Less like any 10-year-old, the Ringling Bridge needs six different people — and two boats — to perform those checkups.

In January, two teams of inspectors from the Florida Department of Transportation (FDOT) tackled the biennial task of inspecting the Ringling Bridge. Two inspectors, along with a lift-boat operator, went through the top parts of the bridge, including the superstructure, which supports the roadway. Below, two divers checked the larger support columns — part of the bridge’s substructure.

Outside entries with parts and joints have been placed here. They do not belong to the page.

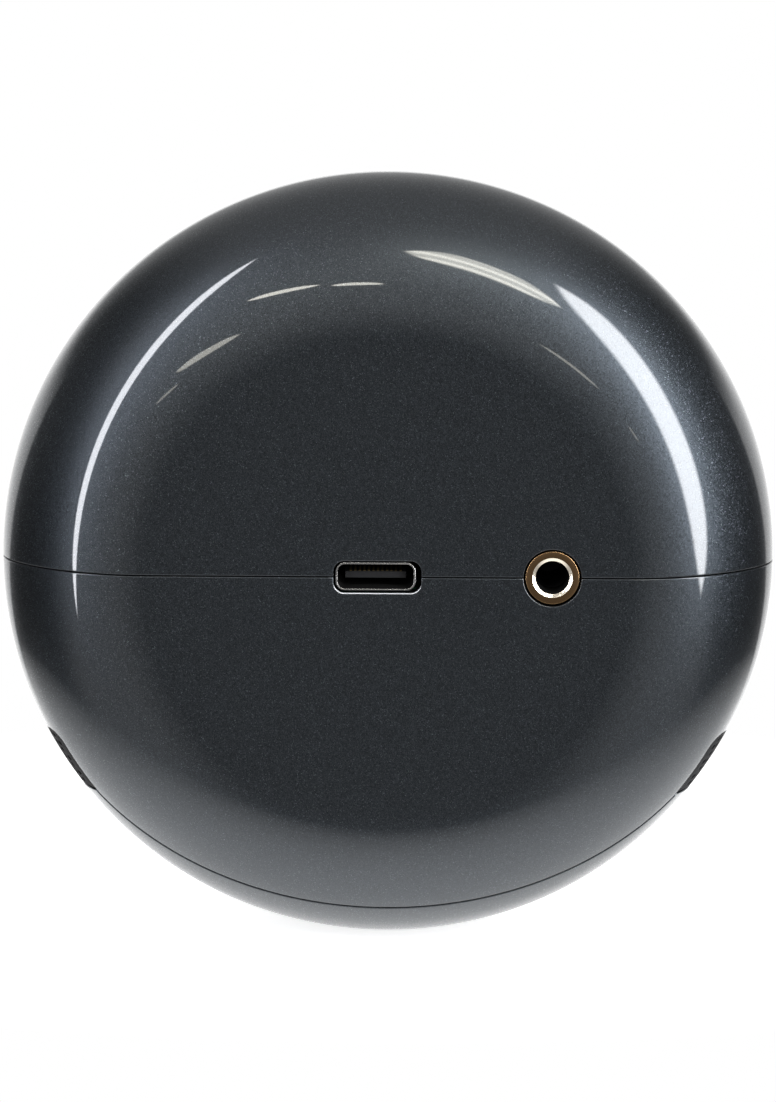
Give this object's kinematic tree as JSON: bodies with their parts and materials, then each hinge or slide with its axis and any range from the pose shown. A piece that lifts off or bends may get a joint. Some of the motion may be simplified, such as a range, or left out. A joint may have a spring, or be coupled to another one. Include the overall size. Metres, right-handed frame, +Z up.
{
  "type": "smart speaker",
  "caption": "Round desktop smart speaker with a cloth front, flat back with USB-C and audio jack, side vents and top buttons.",
  "frame": {"origin": "on the floor under the middle of the speaker's bounding box, which lies just behind the foot's centre", "axes": "+X across, seen from the back to the left; +Y out of the flat back with the ports; -Y out of the cloth front; +Z up"},
  "size_m": [0.087, 0.047, 0.0878],
  "materials": {
    "aluminium_can": "satin sleeve",
    "basket_steel": "black e-coat",
    "bezel_lacquer": "pale gloss lacquer",
    "board": "green solder mask",
    "button_lacquer": "anthracite metallic lacquer, same as the shells",
    "can_steel": "tin plated",
    "chip": "moulded epoxy",
    "component": "ceramic",
    "cone_paper": "coated paper",
    "contact_plate": "gold plated",
    "copper": "enamelled copper wire",
    "dark_plastic": "moulded black",
    "ferrite": "ground ferrite",
    "flex": "amber polyimide film",
    "foam": "closed-cell foam",
    "foot_rubber": "matt silicone rubber",
    "former_film": "polyimide film",
    "grey_plastic": "moulded grey",
    "grille_fabric": "woven charcoal acoustic cloth",
    "jack_plate": "polished rose-gold plated",
    "led_lens": "clear over phosphor",
    "light_guide": "milky translucent",
    "port_steel": "bright nickel plated",
    "screw_steel": "black zinc",
    "shell_lacquer": "anthracite metallic lacquer with fine flakes under clear gloss",
    "spider_cloth": "resin dipped cloth",
    "surround_rubber": "satin butyl rubber",
    "vent_mesh": "black powder coat",
    "wire_sleeve": "silicone sleeve",
    "zinc_steel": "zinc plated"
  },
  "bodies": {
    "housing": {"top_shell": "shell_lacquer", "bottom_shell": "shell_lacquer", "bottom_cover": "shell_lacquer", "rubber_foot": "foot_rubber", "cover_screws": "screw_steel", "shell_screws": "screw_steel", "side_vent_mesh_left": "vent_mesh", "side_vent_mesh_right": "vent_mesh", "usb_c_shell": "port_steel", "usb_c_tongue": "grey_plastic", "usb_c_contacts": "contact_plate", "jack_barrel": "jack_plate", "jack_housing": "dark_plastic", "jack_contacts": "contact_plate", "port_board": "board", "main_board": "board", "power_board": "board", "shield_can": "can_steel", "processor": "chip", "memory_chip": "chip", "wireless_module": "can_steel", "amplifier_chip": "chip", "capacitors": "aluminium_can", "inductors": "component", "chip_components": "component", "antenna": "flex", "board_connector": "grey_plastic", "acoustic_chamber": "dark_plastic", "base_weight": "zinc_steel", "baffle": "dark_plastic", "baffle_screws": "screw_steel", "speaker_wires": "wire_sleeve", "driver_terminals": "component", "driver_basket": "basket_steel", "driver_gasket": "foam", "driver_screws": "screw_steel", "top_plate": "zinc_steel", "magnet": "ferrite", "pole_yoke": "zinc_steel", "surround": "surround_rubber", "spider": "spider_cloth", "front_bezel": "bezel_lacquer", "light_ring": "light_guide", "grille_frame": "dark_plastic", "fabric_grille": "grille_fabric", "led_board": "board", "leds": "led_lens", "tact_switches": "can_steel", "control_flex": "flex", "control_bracket": "dark_plastic", "microphones": "can_steel"},
    "cone_assembly": {"cone": "cone_paper", "dust_cap": "cone_paper", "coil_former": "former_film", "voice_coil": "copper"},
    "volume_down_key": {"volume_down_button": "button_lacquer"},
    "action_key": {"action_button": "button_lacquer"},
    "microphone_key": {"microphone_button": "button_lacquer"},
    "volume_up_key": {"volume_up_button": "button_lacquer"}
  },
  "joints": [
    {"name": "cone_excursion", "type": "slide", "parent": "housing", "child": "cone_assembly", "axis": [0, -1, 0], "range_m": [-0.001, 0.001], "stiffness_N_per_m": 900, "deforming": ["surround", "spider"]},
    {"name": "volume_down_press", "type": "slide", "parent": "housing", "child": "volume_down_key", "axis": [0.4067, 0, -0.9135], "range_m": [0, 0.0004], "stiffness_N_per_m": 400, "springref_m": -0.0012},
    {"name": "action_press", "type": "slide", "parent": "housing", "child": "action_key", "axis": [0.1392, 0, -0.9903], "range_m": [0, 0.0004], "stiffness_N_per_m": 400, "springref_m": -0.0012},
    {"name": "microphone_press", "type": "slide", "parent": "housing", "child": "microphone_key", "axis": [-0.1392, 0, -0.9903], "range_m": [0, 0.0004], "stiffness_N_per_m": 400, "springref_m": -0.0012},
    {"name": "volume_up_press", "type": "slide", "parent": "housing", "child": "volume_up_key", "axis": [-0.4067, 0, -0.9135], "range_m": [0, 0.0004], "stiffness_N_per_m": 400, "springref_m": -0.0012}
  ]
}
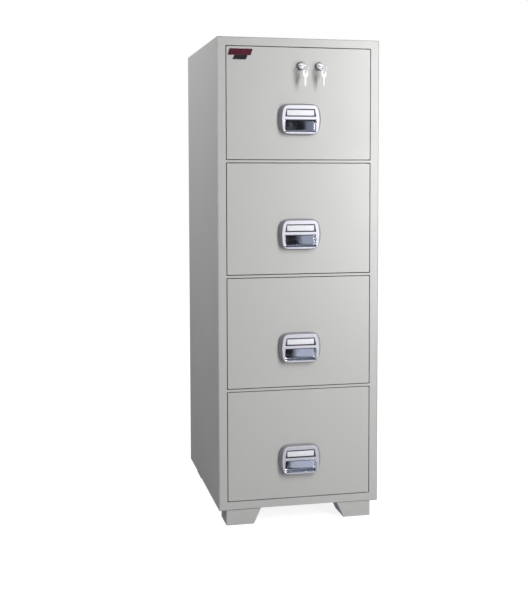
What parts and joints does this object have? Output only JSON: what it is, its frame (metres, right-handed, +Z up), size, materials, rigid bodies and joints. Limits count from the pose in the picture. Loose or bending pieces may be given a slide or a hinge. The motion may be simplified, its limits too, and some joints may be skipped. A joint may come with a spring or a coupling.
{
  "type": "metal filing cabinet",
  "caption": "Tall fire-resistant metal filing cabinet with insulated walls, four lockable full-width drawers on telescopic slides and four feet.",
  "frame": {"origin": "middle of the whole footprint (keys included), on the floor", "axes": "+Z up; the drawers open towards -Y; +X to the right of someone facing the drawers"},
  "size_m": [0.505, 0.679, 1.488],
  "materials": {
    "body_paint": "satin",
    "inner_paint": "satin",
    "zinc_steel": "satin",
    "satin_alloy": "satin",
    "chrome_plate": "polished",
    "nickel_steel": "polished",
    "mineral_fill": "matte",
    "badge_enamel": "gloss"
  },
  "bodies": {
    "cabinet": {"outer_shell": "body_paint", "back_panel": "body_paint", "base_panel": "body_paint", "front_frame": "body_paint", "insulation_core": "mineral_fill", "compartment_liner_1": "inner_paint", "compartment_liner_2": "inner_paint", "compartment_liner_3": "inner_paint", "compartment_liner_4": "inner_paint", "foot_front_left": "body_paint", "foot_front_right": "body_paint", "foot_back_left": "body_paint", "foot_back_right": "body_paint", "cabinet_slide_1_left": "zinc_steel", "cabinet_slide_1_right": "zinc_steel", "cabinet_slide_2_left": "zinc_steel", "cabinet_slide_2_right": "zinc_steel", "cabinet_slide_3_left": "zinc_steel", "cabinet_slide_3_right": "zinc_steel", "cabinet_slide_4_left": "zinc_steel", "cabinet_slide_4_right": "zinc_steel"},
    "middle_slides_1": {"middle_slide_1_left": "zinc_steel", "middle_slide_1_right": "zinc_steel"},
    "middle_slides_2": {"middle_slide_2_left": "zinc_steel", "middle_slide_2_right": "zinc_steel"},
    "middle_slides_3": {"middle_slide_3_left": "zinc_steel", "middle_slide_3_right": "zinc_steel"},
    "middle_slides_4": {"middle_slide_4_left": "zinc_steel", "middle_slide_4_right": "zinc_steel"},
    "drawer_1": {"drawer_front_1": "body_paint", "head_insulation_1": "mineral_fill", "drawer_box_1": "inner_paint", "handle_bezel_1": "satin_alloy", "handle_cup_1": "chrome_plate", "lock_barrel_1": "chrome_plate", "lock_barrel_2": "chrome_plate", "badge_plate": "badge_enamel"},
    "drawer_2": {"drawer_front_2": "body_paint", "head_insulation_2": "mineral_fill", "drawer_box_2": "inner_paint", "handle_bezel_2": "satin_alloy", "handle_cup_2": "chrome_plate"},
    "drawer_3": {"drawer_front_3": "body_paint", "head_insulation_3": "mineral_fill", "drawer_box_3": "inner_paint", "handle_bezel_3": "satin_alloy", "handle_cup_3": "chrome_plate"},
    "drawer_4": {"drawer_front_4": "body_paint", "head_insulation_4": "mineral_fill", "drawer_box_4": "inner_paint", "handle_bezel_4": "satin_alloy", "handle_cup_4": "chrome_plate"},
    "lock_1": {"lock_plug_1": "nickel_steel", "lock_key_1": "nickel_steel"},
    "lock_2": {"lock_plug_2": "nickel_steel", "lock_key_2": "nickel_steel"},
    "hanging_key_1": {"key_ring_1": "nickel_steel", "spare_key_1": "nickel_steel"},
    "hanging_key_2": {"key_ring_2": "nickel_steel", "spare_key_2": "nickel_steel"}
  },
  "joints": [
    {"name": "drawer_1_slide", "type": "slide", "parent": "cabinet", "child": "drawer_1", "axis": [0, -1, 0], "range_m": [0, 0.45]},
    {"name": "drawer_2_slide", "type": "slide", "parent": "cabinet", "child": "drawer_2", "axis": [0, -1, 0], "range_m": [0, 0.45]},
    {"name": "drawer_3_slide", "type": "slide", "parent": "cabinet", "child": "drawer_3", "axis": [0, -1, 0], "range_m": [0, 0.45]},
    {"name": "drawer_4_slide", "type": "slide", "parent": "cabinet", "child": "drawer_4", "axis": [0, -1, 0], "range_m": [0, 0.45]},
    {"name": "middle_slides_1_slide", "type": "slide", "parent": "cabinet", "child": "middle_slides_1", "axis": [0, -1, 0], "range_m": [0, 0.225]},
    {"name": "middle_slides_2_slide", "type": "slide", "parent": "cabinet", "child": "middle_slides_2", "axis": [0, -1, 0], "range_m": [0, 0.225]},
    {"name": "middle_slides_3_slide", "type": "slide", "parent": "cabinet", "child": "middle_slides_3", "axis": [0, -1, 0], "range_m": [0, 0.225]},
    {"name": "middle_slides_4_slide", "type": "slide", "parent": "cabinet", "child": "middle_slides_4", "axis": [0, -1, 0], "range_m": [0, 0.225]},
    {"name": "lock_1_turn", "type": "hinge", "parent": "drawer_1", "child": "lock_1", "pos_m": [0.0055, -0.30951, 1.405], "axis": [0, 1, 0], "range_deg": [0, 90]},
    {"name": "lock_2_turn", "type": "hinge", "parent": "drawer_1", "child": "lock_2", "pos_m": [0.0625, -0.30951, 1.405], "axis": [0, 1, 0], "range_deg": [0, 90]},
    {"name": "hanging_key_1_swing", "type": "hinge", "parent": "drawer_1", "child": "hanging_key_1", "pos_m": [0.0055, -0.32761, 1.405], "axis": [0, 1, 0], "range_deg": [-3, 4]},
    {"name": "hanging_key_2_swing", "type": "hinge", "parent": "drawer_1", "child": "hanging_key_2", "pos_m": [0.0625, -0.32761, 1.405], "axis": [0, 1, 0], "range_deg": [-3, 4]}
  ],
  "couplings": [
    {"joint": "middle_slides_1_slide", "follows": "drawer_1_slide", "ratio": 0.5},
    {"joint": "middle_slides_2_slide", "follows": "drawer_2_slide", "ratio": 0.5},
    {"joint": "middle_slides_3_slide", "follows": "drawer_3_slide", "ratio": 0.5},
    {"joint": "middle_slides_4_slide", "follows": "drawer_4_slide", "ratio": 0.5}
  ]
}
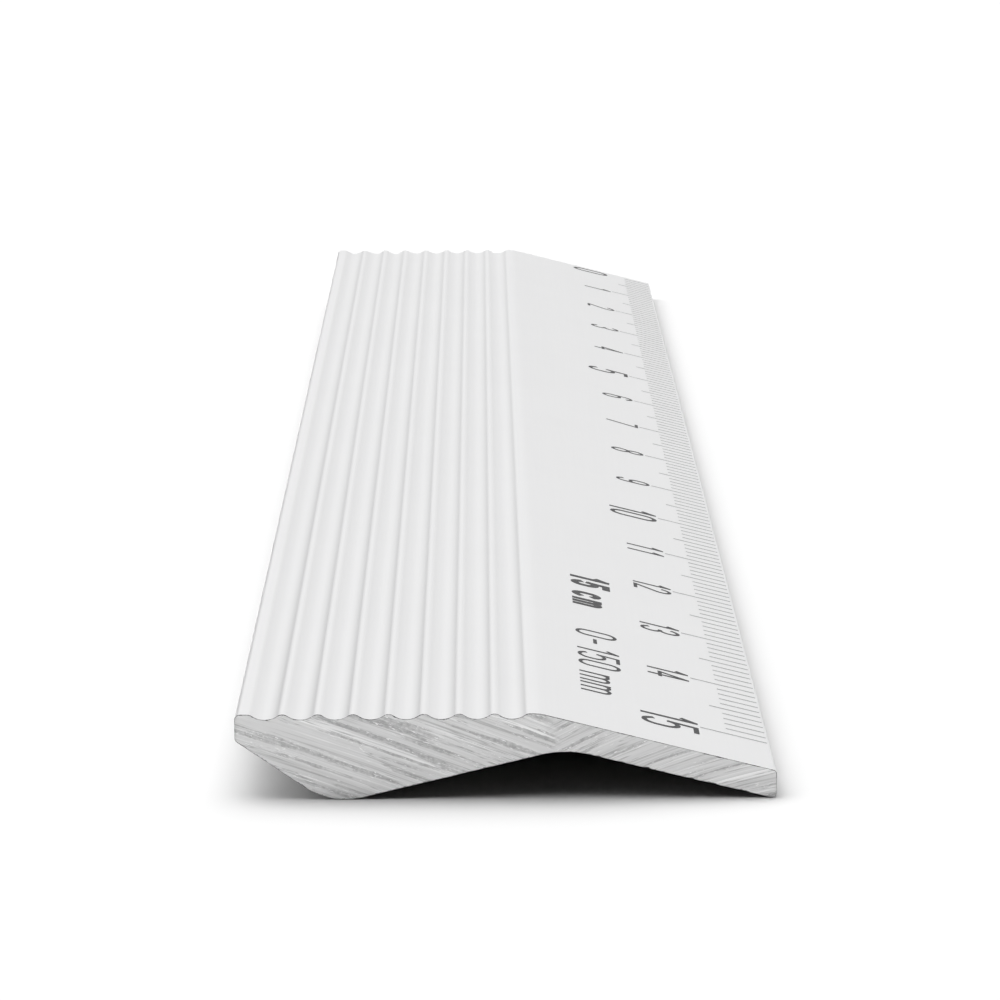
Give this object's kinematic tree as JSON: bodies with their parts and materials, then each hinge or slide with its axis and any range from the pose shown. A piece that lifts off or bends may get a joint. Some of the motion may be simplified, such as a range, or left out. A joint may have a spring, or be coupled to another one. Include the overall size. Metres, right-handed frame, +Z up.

The final verdict: a clean bill of health. FDOT gave the bridge a 98.41 health-index rating, a tool the agency uses to measure the overall condition of a bridge. On the 100-point scale, an index below 85 is indicative of a bridge in need of some repairs, according to the FDOT website.

“The bridge is fairly new and is in excellent condition,” said FDOT spokeswoman Lauren Hatchell. “Typically, bridges have about a 70-year design lifespan.”
— David Conway

By the numbers
6 —
Number of people it takes to perform a checkup on the Ringling Bridge.

98.41 — Health-index rating FDOT gave the bridge in January. Below 85 is indicative of a bridge needing repairs.

75 — Number of years the Ringling Bridge is expected to last.

2 — The bridge is inspected every two years.